- Written task
Write the material out again, line by line, exactly as it is.

==========

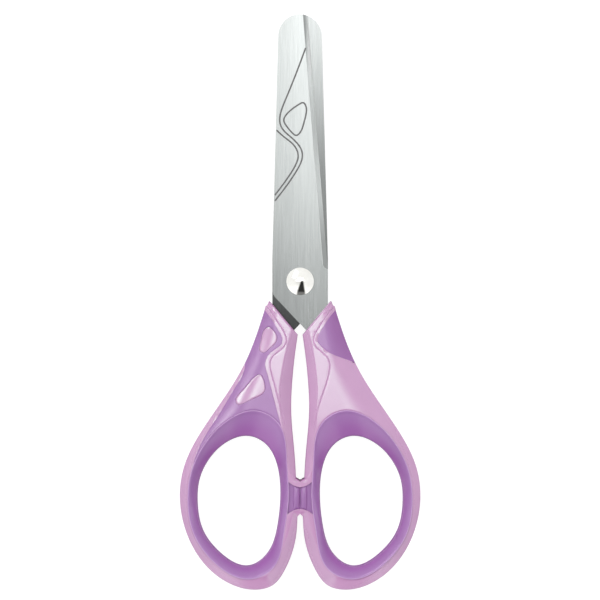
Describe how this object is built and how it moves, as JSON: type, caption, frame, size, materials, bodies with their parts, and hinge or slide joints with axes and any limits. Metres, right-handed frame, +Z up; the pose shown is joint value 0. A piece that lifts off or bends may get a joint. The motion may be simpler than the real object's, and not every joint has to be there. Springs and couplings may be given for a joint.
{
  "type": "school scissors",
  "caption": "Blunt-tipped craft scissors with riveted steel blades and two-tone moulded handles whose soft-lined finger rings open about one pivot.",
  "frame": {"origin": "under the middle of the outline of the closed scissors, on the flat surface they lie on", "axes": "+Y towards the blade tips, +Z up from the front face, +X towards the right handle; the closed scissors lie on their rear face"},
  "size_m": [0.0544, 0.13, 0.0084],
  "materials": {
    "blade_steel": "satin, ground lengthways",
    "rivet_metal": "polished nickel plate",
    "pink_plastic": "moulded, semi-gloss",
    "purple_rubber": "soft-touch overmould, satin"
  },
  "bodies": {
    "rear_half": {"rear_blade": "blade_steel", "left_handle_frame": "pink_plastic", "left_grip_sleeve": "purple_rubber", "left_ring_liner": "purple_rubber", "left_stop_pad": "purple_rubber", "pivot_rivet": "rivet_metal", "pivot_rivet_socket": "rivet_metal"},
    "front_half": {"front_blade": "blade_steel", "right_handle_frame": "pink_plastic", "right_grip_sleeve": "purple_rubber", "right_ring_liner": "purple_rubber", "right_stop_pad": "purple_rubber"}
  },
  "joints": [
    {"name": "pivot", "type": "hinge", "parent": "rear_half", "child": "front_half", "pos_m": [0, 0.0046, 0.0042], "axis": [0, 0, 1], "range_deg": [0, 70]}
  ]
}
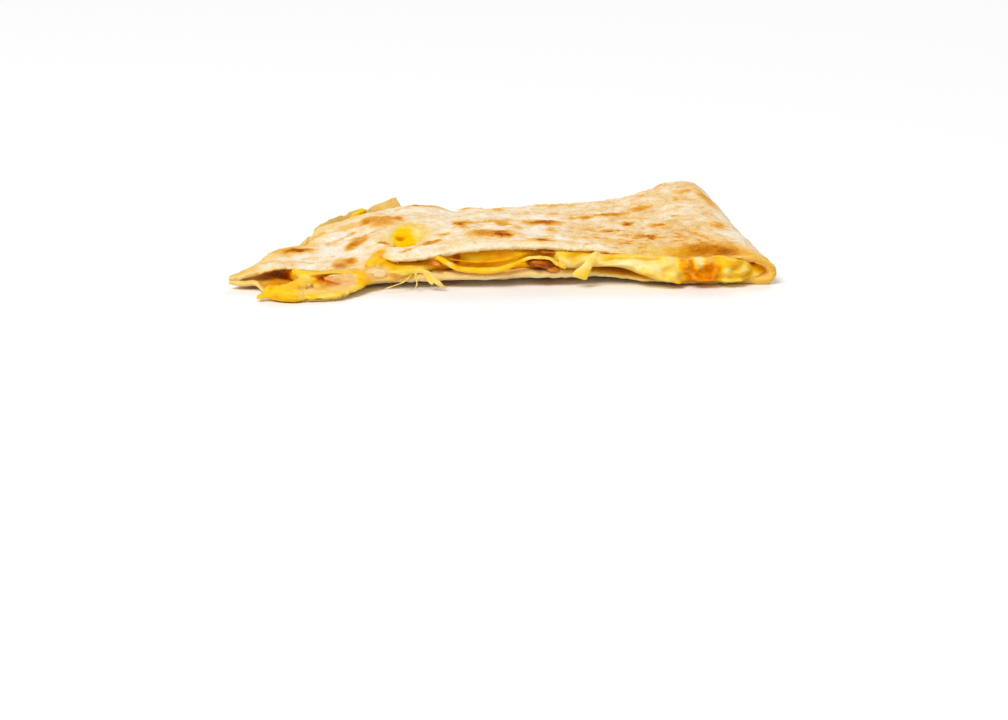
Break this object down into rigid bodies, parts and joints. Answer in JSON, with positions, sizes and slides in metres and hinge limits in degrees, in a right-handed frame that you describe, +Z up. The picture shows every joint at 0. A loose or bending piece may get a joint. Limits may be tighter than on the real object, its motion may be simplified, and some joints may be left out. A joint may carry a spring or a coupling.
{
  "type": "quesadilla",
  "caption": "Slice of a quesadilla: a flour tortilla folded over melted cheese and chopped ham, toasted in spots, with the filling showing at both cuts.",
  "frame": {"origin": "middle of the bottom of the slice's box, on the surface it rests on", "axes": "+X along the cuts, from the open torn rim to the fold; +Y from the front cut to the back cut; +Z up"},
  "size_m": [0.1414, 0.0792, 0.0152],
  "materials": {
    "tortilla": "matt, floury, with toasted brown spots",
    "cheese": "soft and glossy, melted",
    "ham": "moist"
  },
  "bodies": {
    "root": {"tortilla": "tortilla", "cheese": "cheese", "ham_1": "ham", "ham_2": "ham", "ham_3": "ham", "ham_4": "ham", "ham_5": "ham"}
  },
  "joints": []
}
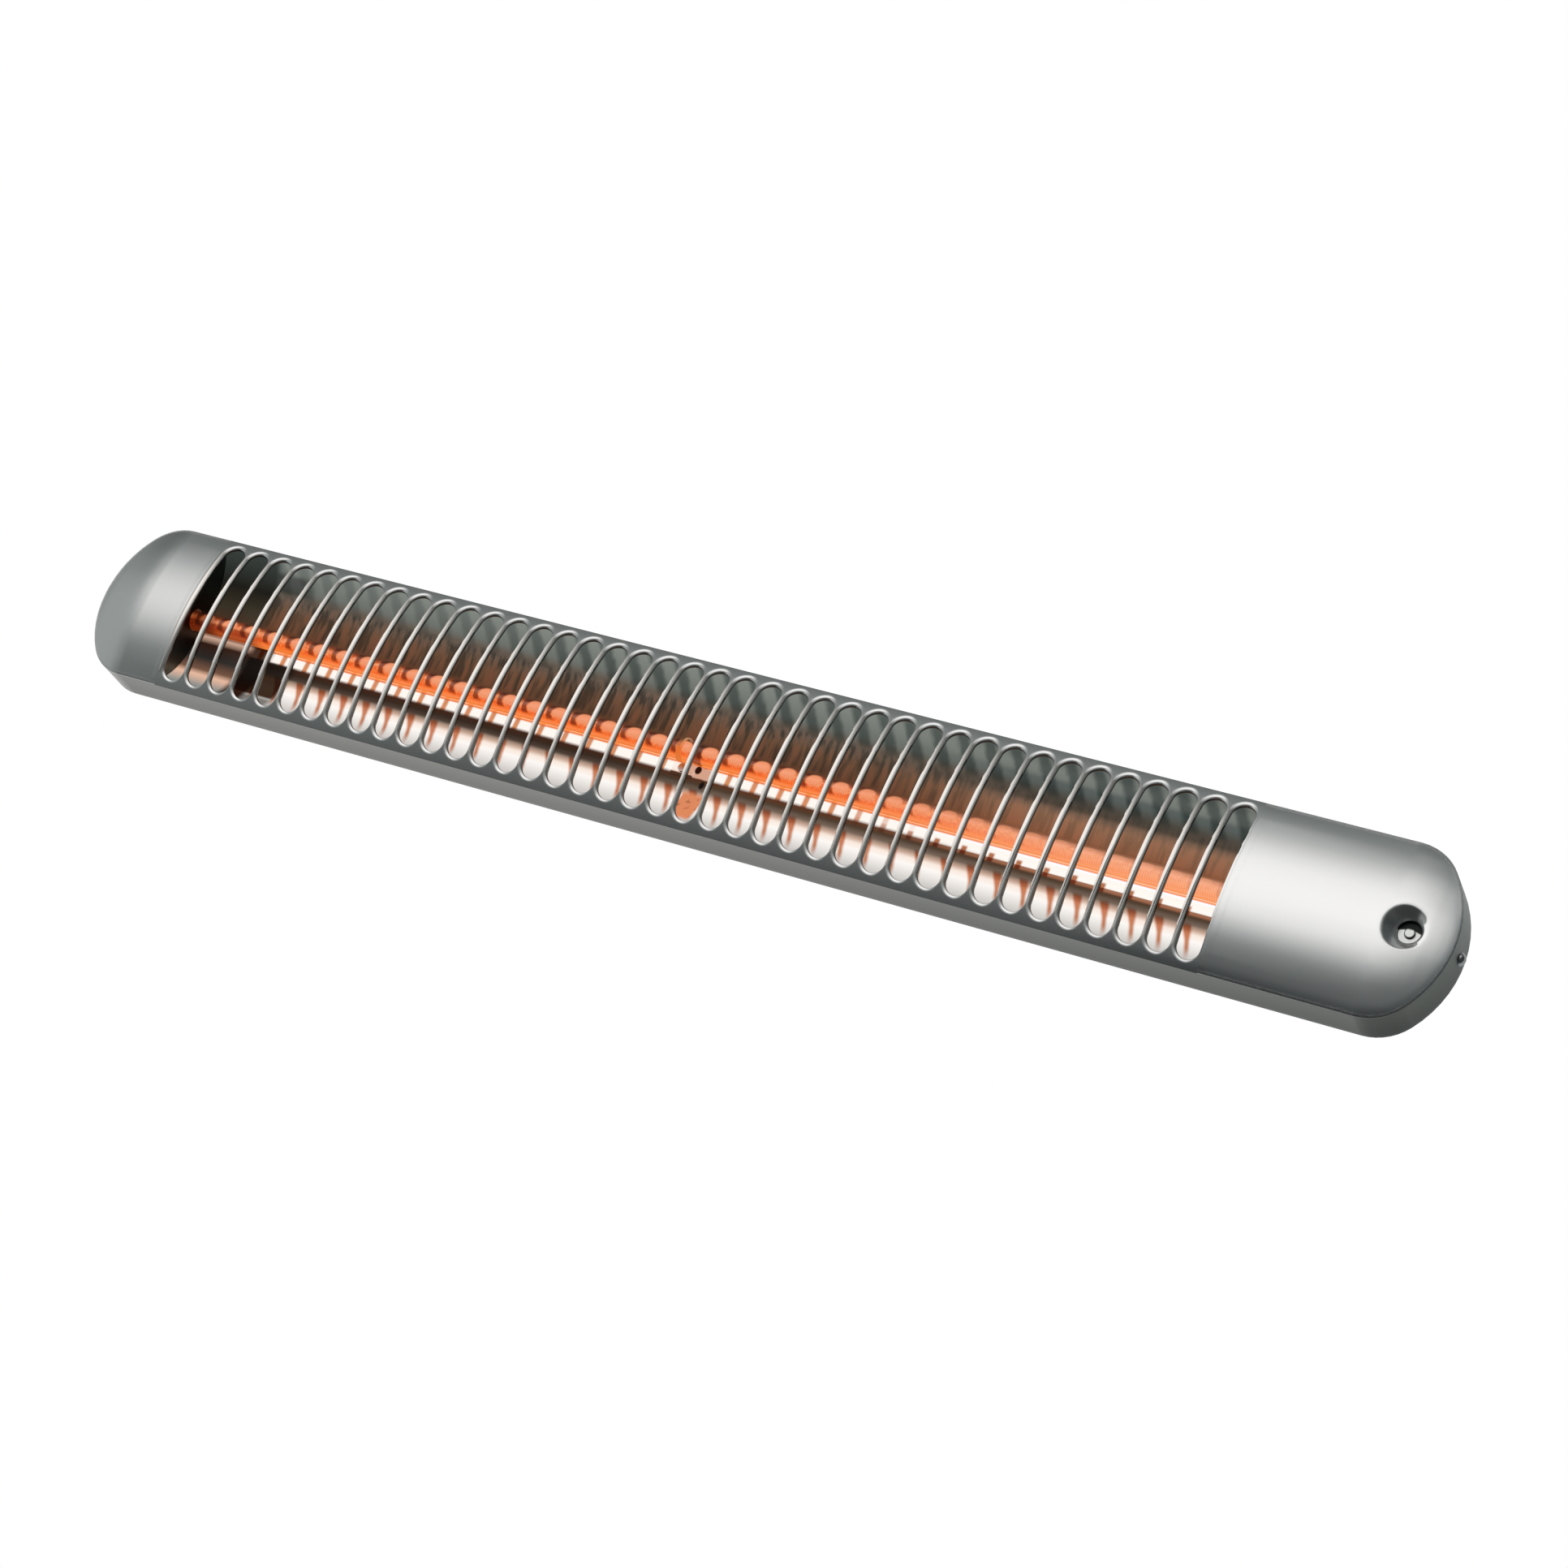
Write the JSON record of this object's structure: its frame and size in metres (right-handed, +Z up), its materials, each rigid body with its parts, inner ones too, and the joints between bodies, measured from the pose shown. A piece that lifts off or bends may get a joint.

==========

- Result of this task
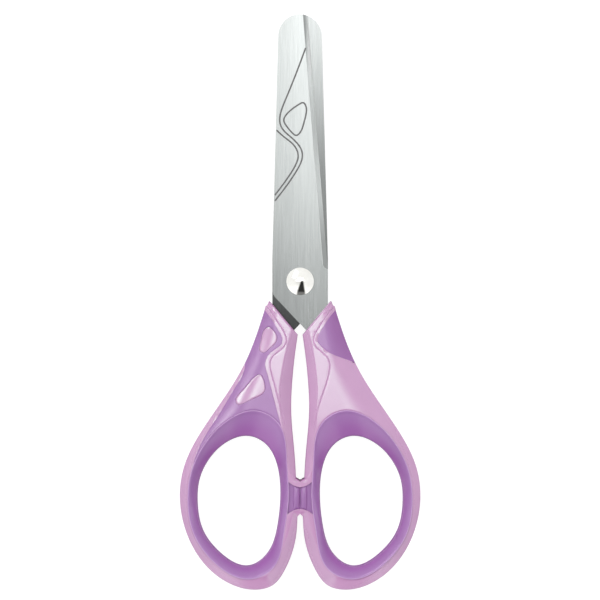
Describe how this object is built and how it moves, as JSON: type, caption, frame, size, materials, bodies with their parts, and hinge or slide joints with axes and any limits. Metres, right-handed frame, +Z up; the pose shown is joint value 0. A piece that lifts off or bends may get a joint. The motion may be simpler than the real object's, and not every joint has to be there. Springs and couplings may be given for a joint.
{
  "type": "school scissors",
  "caption": "Blunt-tipped craft scissors with riveted steel blades and two-tone moulded handles whose soft-lined finger rings open about one pivot.",
  "frame": {"origin": "under the middle of the outline of the closed scissors, on the flat surface they lie on", "axes": "+Y towards the blade tips, +Z up from the front face, +X towards the right handle; the closed scissors lie on their rear face"},
  "size_m": [0.0544, 0.13, 0.0084],
  "materials": {
    "blade_steel": "satin, ground lengthways",
    "rivet_metal": "polished nickel plate",
    "pink_plastic": "moulded, semi-gloss",
    "purple_rubber": "soft-touch overmould, satin"
  },
  "bodies": {
    "rear_half": {"rear_blade": "blade_steel", "left_handle_frame": "pink_plastic", "left_grip_sleeve": "purple_rubber", "left_ring_liner": "purple_rubber", "left_stop_pad": "purple_rubber", "pivot_rivet": "rivet_metal", "pivot_rivet_socket": "rivet_metal"},
    "front_half": {"front_blade": "blade_steel", "right_handle_frame": "pink_plastic", "right_grip_sleeve": "purple_rubber", "right_ring_liner": "purple_rubber", "right_stop_pad": "purple_rubber"}
  },
  "joints": [
    {"name": "pivot", "type": "hinge", "parent": "rear_half", "child": "front_half", "pos_m": [0, 0.0046, 0.0042], "axis": [0, 0, 1], "range_deg": [0, 70]}
  ]
}
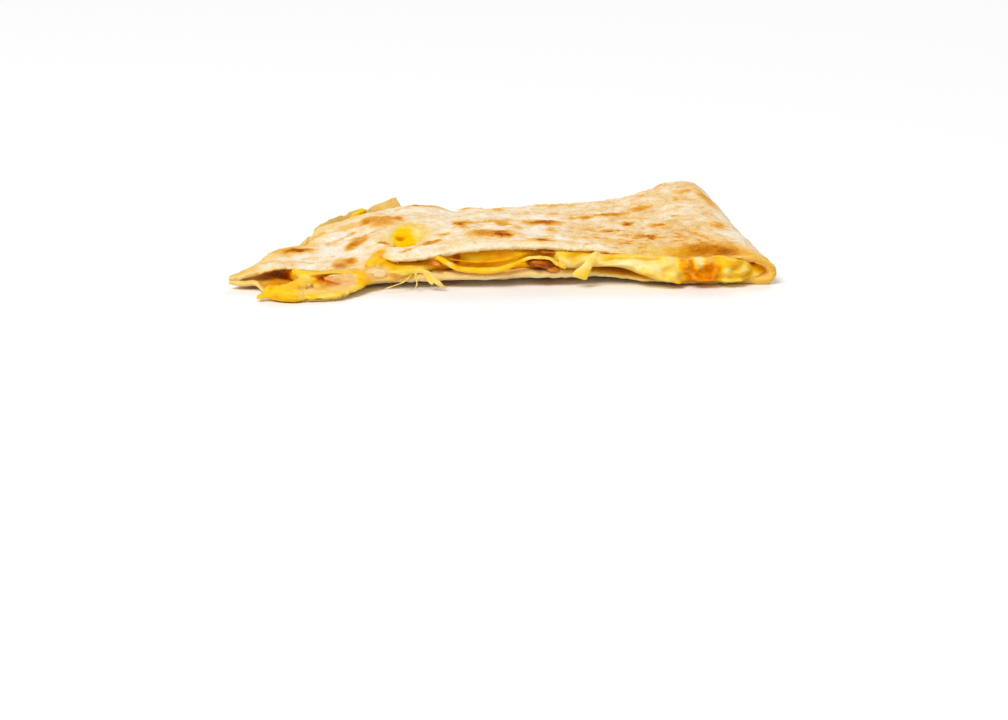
Break this object down into rigid bodies, parts and joints. Answer in JSON, with positions, sizes and slides in metres and hinge limits in degrees, in a right-handed frame that you describe, +Z up. The picture shows every joint at 0. A loose or bending piece may get a joint. Limits may be tighter than on the real object, its motion may be simplified, and some joints may be left out. A joint may carry a spring or a coupling.
{
  "type": "quesadilla",
  "caption": "Slice of a quesadilla: a flour tortilla folded over melted cheese and chopped ham, toasted in spots, with the filling showing at both cuts.",
  "frame": {"origin": "middle of the bottom of the slice's box, on the surface it rests on", "axes": "+X along the cuts, from the open torn rim to the fold; +Y from the front cut to the back cut; +Z up"},
  "size_m": [0.1414, 0.0792, 0.0152],
  "materials": {
    "tortilla": "matt, floury, with toasted brown spots",
    "cheese": "soft and glossy, melted",
    "ham": "moist"
  },
  "bodies": {
    "root": {"tortilla": "tortilla", "cheese": "cheese", "ham_1": "ham", "ham_2": "ham", "ham_3": "ham", "ham_4": "ham", "ham_5": "ham"}
  },
  "joints": []
}
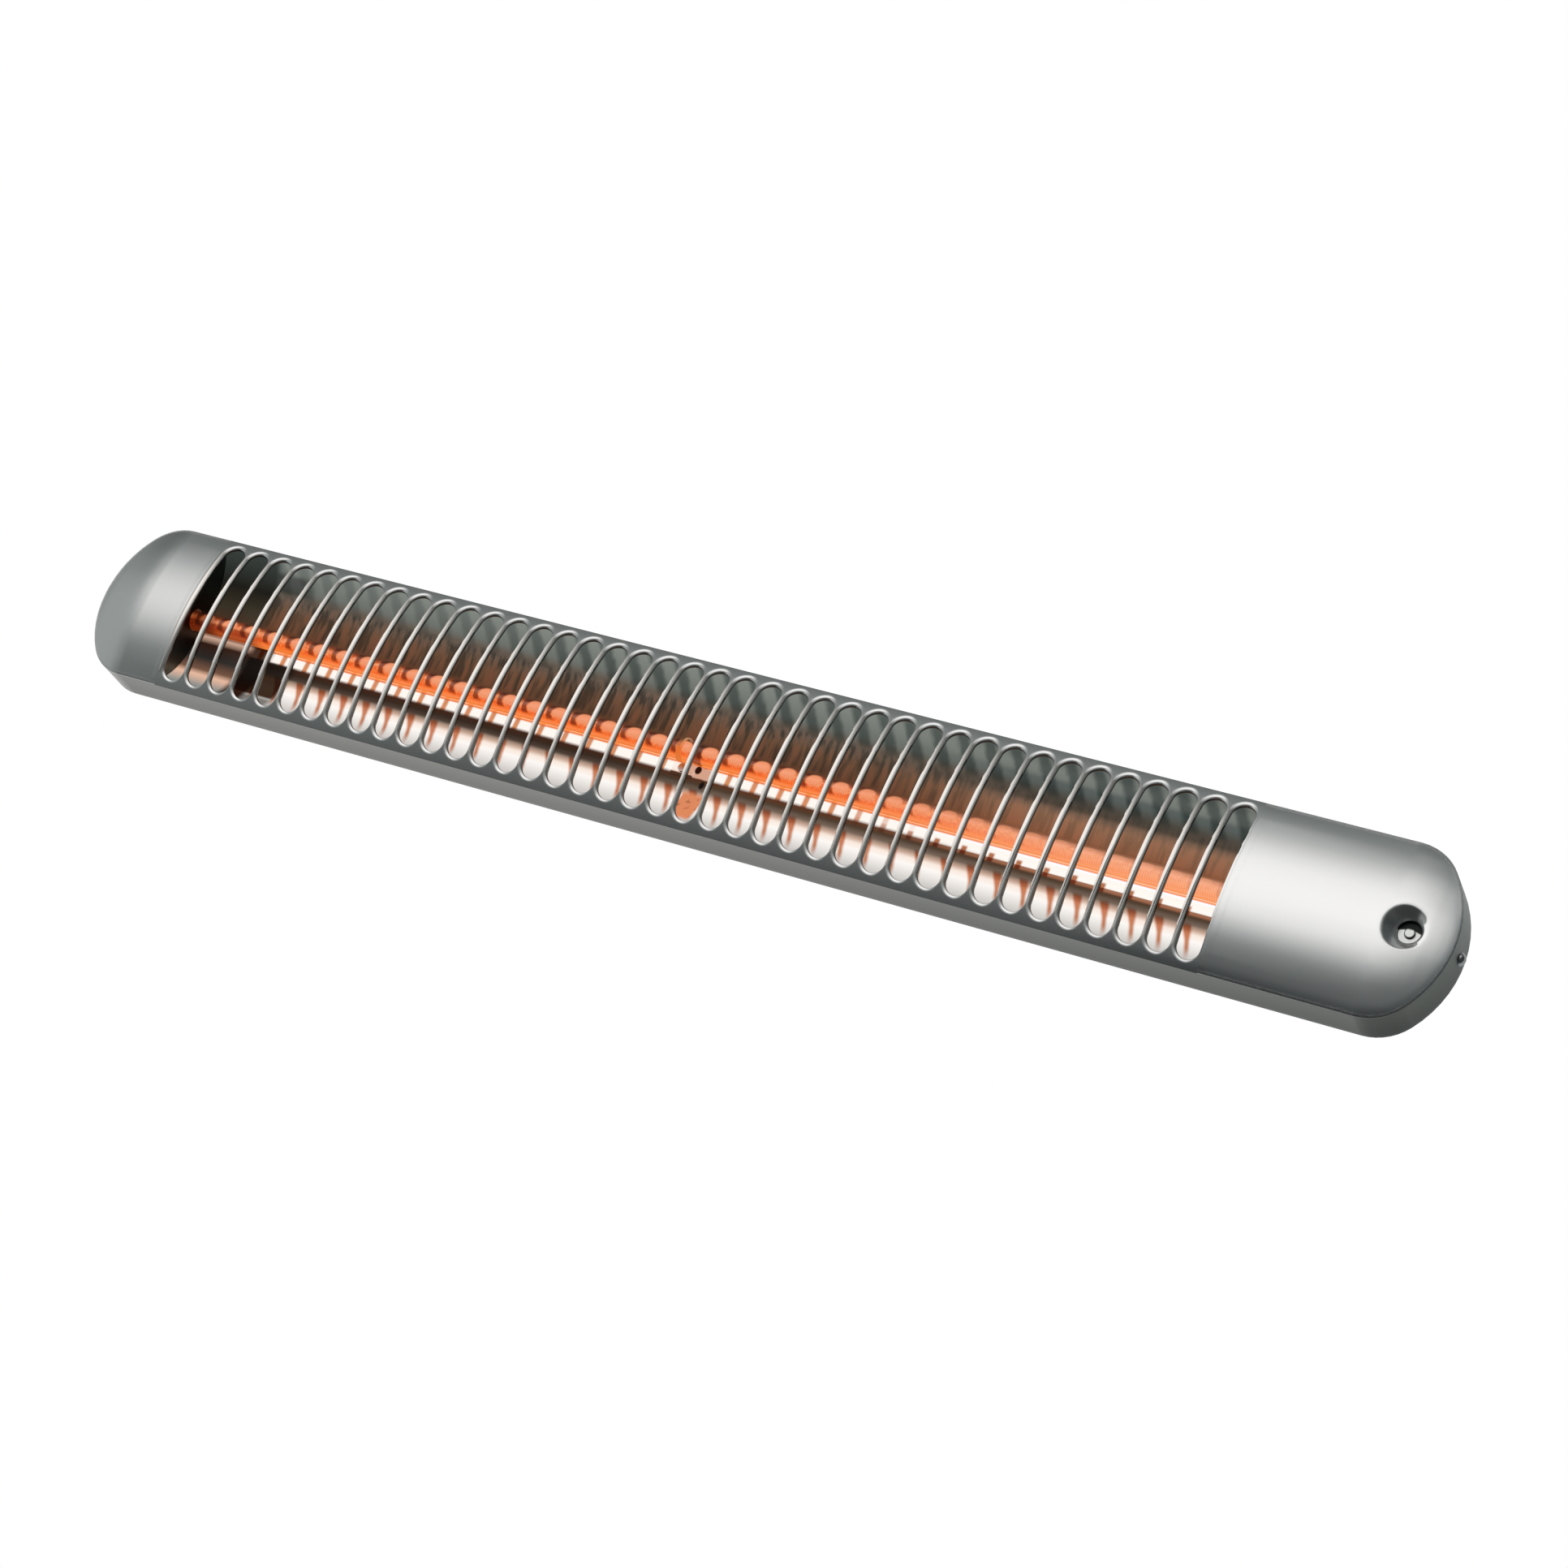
Write the JSON record of this object's structure: its frame and size in metres (right-handed, +Z up), its materials, each rigid body with its parts, inner ones too, and the joints between bodies, measured from the pose shown. A piece that lifts off or bends may get a joint.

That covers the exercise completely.